После Второй мировой войны «относительно невиновные» японские военные пытались оградить императорскую семью от обвинений в причастности к военным преступлениям. Генерал Мацуи, во время нанкинской резни находившийся на постельном режиме в Сюйчжоу, больной духом и телом, после поражения Японии взял ответственность на себя и был повешен, тогда как князь Асака избежал возмездия и дожил до глубокой старости. Наблюдатели отмечали, что на суде военного трибунала Мацуи давал сбивчивые и противоречивые показания: его заставили произносить покаянные речи, дабы «не впутывать» императорскую фамилию.
Нападение на китайские города, расположенные к югу от Янцзы, втянуло Японию в войну не по средствам и стало началом ее поражения. Японская армия придерживалась так называемой «политики трех „всё“»: «всё сжигать, всех убивать, всё захватывать». Премьер-министр Коноэ предложил генералиссимусу Чан Кайши «купить мир» за 100 миллионов иен, но позже «передумал», так как «мир» мог быть интерпретирован «как признание Японией собственной слабости» и «повредил бы боевому духу японской нации». Компромисс с Китаем, заявлял Коноэ, «неизбежно приведет к панике на японском денежном рынке». Принц Титибу возражал: «Сколь долго Япония сможет продержаться… в финансовом отношении?» Содержание семисоттысячной армии в Китае обходилось японской казне в пять миллионов американских долларов ежедневно. Грю, говоря о китайской войне, сравнивал ее с борьбой братца Кролика со Смоляным чучелком:[45] «Чем ожесточеннее охаживают японцы китайцев, тем крепче [они] вязнут в своей жертве». Японским солдатам велели самим «обеспечивать себя пропитанием» — то есть фактически заниматься мародерством! Армейская верхушка «занималась бизнесом»: грабила китайские банки на захваченных территориях, вымогала деньги у богатых китайцев, разоряла храмы и музеи, «конфисковывала» продовольствие, содержала игорные заведения и бордели, торговала героином и другими наркотиками, вывозила «стратегическое сырье» — медную проволоку и тому подобное. Японские военачальники искали и находили «новые пути изъятия ресурсов» с оккупированных территорий. Стая саранчи по сравнению с японским офицером-мародером — ничто.

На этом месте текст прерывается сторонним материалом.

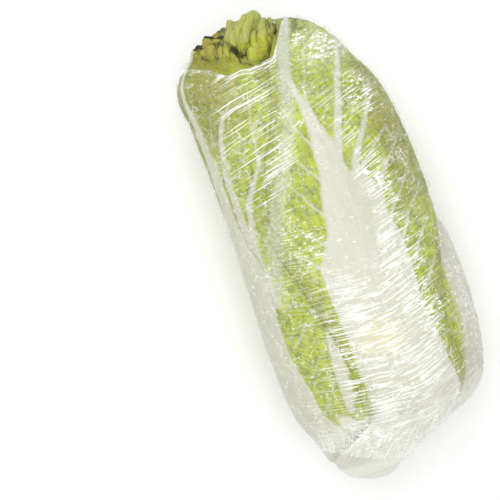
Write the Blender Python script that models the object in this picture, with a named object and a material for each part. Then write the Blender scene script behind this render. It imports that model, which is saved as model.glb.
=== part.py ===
"""A head of napa cabbage on its side, wrapped in clear film that leaves its leaf tips and its cut stem bare.

The head's long axis runs along +Y, from the cut stem to the leaf tips, and it rests on the plane z = 0.
Every point is given by three numbers. turn is the angle round the head's axis, in radians, from +X towards +Z.
along is the share of the way from the stem's end (0) to the tips (1), counted over the head's outside.
depth is how far the point lies under that outside, in metres. The film is outermost, and each leaf has a layer
of its own under the film and under every leaf that lies over it, so that no two pieces meet.
"""

import math
from collections import namedtuple

import bmesh
import bpy
import numpy as np

# The outside of the wrapped head, as ovals across its axis, from the stem to the tips, in metres: y, x of the
# middle, half the width, z of the middle, half the height, and how far the -X side runs ahead of the middle.
RINGS = np.array(
    (
        (-0.1650, -0.0280, 0.0000, 0.0500, 0.0000, 0.0000),
        (-0.1570, -0.0270, 0.0195, 0.0505, 0.0185, 0.0000),
        (-0.1440, -0.0190, 0.0370, 0.0525, 0.0340, 0.0000),
        (-0.1270, -0.0050, 0.0570, 0.0550, 0.0500, 0.0015),
        (-0.1040, -0.0020, 0.0680, 0.0590, 0.0585, 0.0020),
        (-0.0600, 0.0000, 0.0722, 0.0605, 0.0625, 0.0000),
        (0.0000, 0.0005, 0.0708, 0.0600, 0.0620, 0.0000),
        (0.0550, 0.0000, 0.0695, 0.0585, 0.0600, 0.0000),
        (0.0950, -0.0030, 0.0672, 0.0565, 0.0545, 0.0040),
        (0.1220, -0.0090, 0.0620, 0.0540, 0.0460, 0.0060),
        (0.1415, -0.0080, 0.0500, 0.0530, 0.0350, 0.0040),
        (0.1530, -0.0030, 0.0300, 0.0520, 0.0210, 0.0020),
        (0.1600, -0.0010, 0.0000, 0.0520, 0.0000, 0.0000),
    )
)
RING_STATIONS = np.linspace(0, 1, len(RINGS))
AXIS_REACH = 0.115  # depth runs towards a point of the axis that is never further than this from y = 0
LEAST_RADIUS = 0.012  # widths near the two ends are turned into angles with at least this radius

FILM_THICKNESS = 0.0008
FILM_GAP = 0.0007
FILM_STEM_EDGE = 0.150  # where the film ends round the stem, above and underneath
FILM_STEM_SLANT = 0.06  # how much further up the head it ends on the left, and further down on the right
FILM_STEM_LIFT = 0.03  # how much further up it ends on both sides
# How far along the head the film's mouth lies at each turn: the leaf tips stay bare between 62 and 236 degrees.
MOUTH_TURNS = np.radians((0, 45, 62, 82, 113, 125, 150, 182, 236, 360))
MOUTH_ALONG = np.array((0.925, 0.925, 0.890, 0.770, 0.755, 0.780, 0.806, 0.828, 0.925, 0.925))
FILM_COLUMNS = 40
FILM_ROWS = 23

LEAF_GAP = 0.0012  # clear space between one leaf's layer and the next
BLADE_THICKNESS = 0.0014
EDGE_THICKNESS = 0.0009
BLADE_RECESS = 0.0013  # how far the blade lies under the crest of its rib
VEIN_RIDGE = 0.0009  # how far a side vein stands up from the blade
EDGE_WAVE = 0.0009  # how far the blade's edge waves in and out
FOOT_CHAMFER = 0.0022  # how far the foot's outer face slopes in towards the stem
EDGE_SCALLOP = 0.045  # share of its reach by which the edge's outline waves
SCALLOPS = 11.0
VEIN_CLIMB = 0.40  # how far a side vein climbs towards the tips for each metre that it goes outwards
BLANKET = 0.034  # how far beyond a leaf's edge the leaves under it take to rise to the surface
BLANKET_AT_STEM = 0.010  # the same, near the stem
BLANKET_BELOW = 0.012  # the same, below the foot of a leaf
LENGTH_OF_ALONG = 0.42  # metres of the head's outside for a change of 1 in along

# How thick a leaf's layer is on its way from the stem to the tips.
LAYER_STATIONS = np.array((0.10, 0.18, 0.27, 0.42, 0.55, 0.70, 0.85, 1.0))
LAYER_THICKNESS = np.array((0.0045, 0.0062, 0.0072, 0.0066, 0.0052, 0.0040, 0.0034, 0.0032))

# A leaf's stations are rows of: along, turn of its midrib in degrees, half the width of the white rib, and its
# reach from the midrib towards smaller and towards larger turn, in metres.
Leaf = namedtuple("Leaf", "name foot tip columns rows stations")
RIB_COLUMNS = 4  # of a leaf's columns, those that make its rib

FRONT_LEAF = Leaf(
    name="leaf_front",
    foot=0.105,
    tip=0.945,
    columns=18,
    rows=24,
    stations=np.array(
        (
            (0.10, 90, 0.020, 0.022, 0.022),
            (0.17, 84, 0.028, 0.031, 0.030),
            (0.25, 76, 0.034, 0.041, 0.038),
            (0.33, 76, 0.034, 0.044, 0.040),
            (0.42, 80, 0.031, 0.045, 0.041),
            (0.47, 80, 0.030, 0.064, 0.050),
            (0.51, 79, 0.022, 0.090, 0.062),
            (0.56, 79, 0.013, 0.108, 0.055),
            (0.64, 80, 0.006, 0.112, 0.028),
            (0.74, 79, 0.003, 0.098, 0.010),
            (0.83, 70, 0.002, 0.064, 0.006),
            (0.91, 58, 0.001, 0.026, 0.004),
            (0.95, 55, 0.001, 0.008, 0.002),
        )
    ),
)

LEFT_LEAF = Leaf(
    name="leaf_left",
    foot=0.115,
    tip=0.86,
    columns=16,
    rows=22,
    stations=np.array(
        (
            (0.10, 172, 0.018, 0.024, 0.022),
            (0.17, 168, 0.026, 0.048, 0.034),
            (0.25, 166, 0.029, 0.071, 0.044),
            (0.33, 164, 0.029, 0.078, 0.056),
            (0.42, 163, 0.028, 0.080, 0.066),
            (0.50, 161, 0.021, 0.086, 0.078),
            (0.58, 159, 0.012, 0.088, 0.084),
            (0.66, 158, 0.006, 0.084, 0.080),
            (0.73, 157, 0.004, 0.076, 0.066),
            (0.77, 157, 0.003, 0.062, 0.048),
            (0.79, 157, 0.002, 0.050, 0.036),
            (0.82, 157, 0.002, 0.028, 0.020),
            (0.86, 157, 0.001, 0.009, 0.008),
        )
    ),
)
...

Тем временем на территории островной Японии простой народ прозябал на голодном пайке, а государственный долг достиг астрономических величин. Иссякали запасы сырья и иностранной валюты. В конце 1938 г. император передал Национальному банку «семьдесят предметов искусства, выполненных из золота», и призвал подданных последовать его примеру. Пока император «раздавал золото», принцы императорской крови искали иные пути «помощи Родине» — посредством разграбления недавно покоренных земель…
В прошлом Япония неоднократно вторгалась в Корею и мародерствовала там, однако первые документальные свидетельства стратегического и систематического разграбления государств материковой Азии Японией зафиксировали в 1900 г., когда войска западных союзников прорвали блокаду иностранных дипломатических представительств в Пекине. Подавив так называемое «боксерское восстание», британские, американские, германские, русские и французские войска устроили в столице китайской империи празднества по случаю победы. Японская армия тем временем «под шумок» пробралась через черный ход в Запретный город и вывезла из него все наиболее ценные предметы (золотые слитки, хранившиеся в подземелье; весь императорский архив). Награбленное без промедления отправили в Токио. Пятью годами позже, когда Япония установила свой протекторат над Кореей (с полной аннексией в 1910 г.), японские вооруженные силы приступили к разграблению Кореи, включая бесценные предметы искусства (живопись, керамику). По сей день, несмотря на неоднократные требования корейского правительства и частных лиц, награбленное (за редчайшими исключениями) остается на территории Японских островов. В 1931 г. Япония оккупировала Маньчжурию — разграбление и здесь шло так же методично, как и в Корее. Руководили «процессом» высокие чины японской внешней разведки — полковник Доихара («Лоуренс Маньчжурский») и полковник Исихара. В последующие шесть лет их методы «усовершенствовали» «экономический босс» Киси и глава тайной полиции Тодзё. И в Корее, и в Маньчжурии разграбление велось так, чтобы львиная доля «добычи» попадала в руки японской правящей элиты — в противном случае эту долю очень быстро «проглотили» бы армейское руководство и криминалитет. Августейшие принцы возглавили секретную финансовую операцию под кодовым наименованием «Золотая лилия» (так называется одна из поэм, написанная Хирохито). Чем дальше продвигалась японская армия в своих завоеваниях, тем сложнее и разветвленнее становилось иерархическое устройство «Золотой лилии» — все больше становилось всевозможных экспертов, оценщиков, бухгалтеров. Строились плавильни, куда свозились награбленное золото и драгоценные металлы, — здесь они перерабатывались в слитки для дальнейшей отправки в Японию.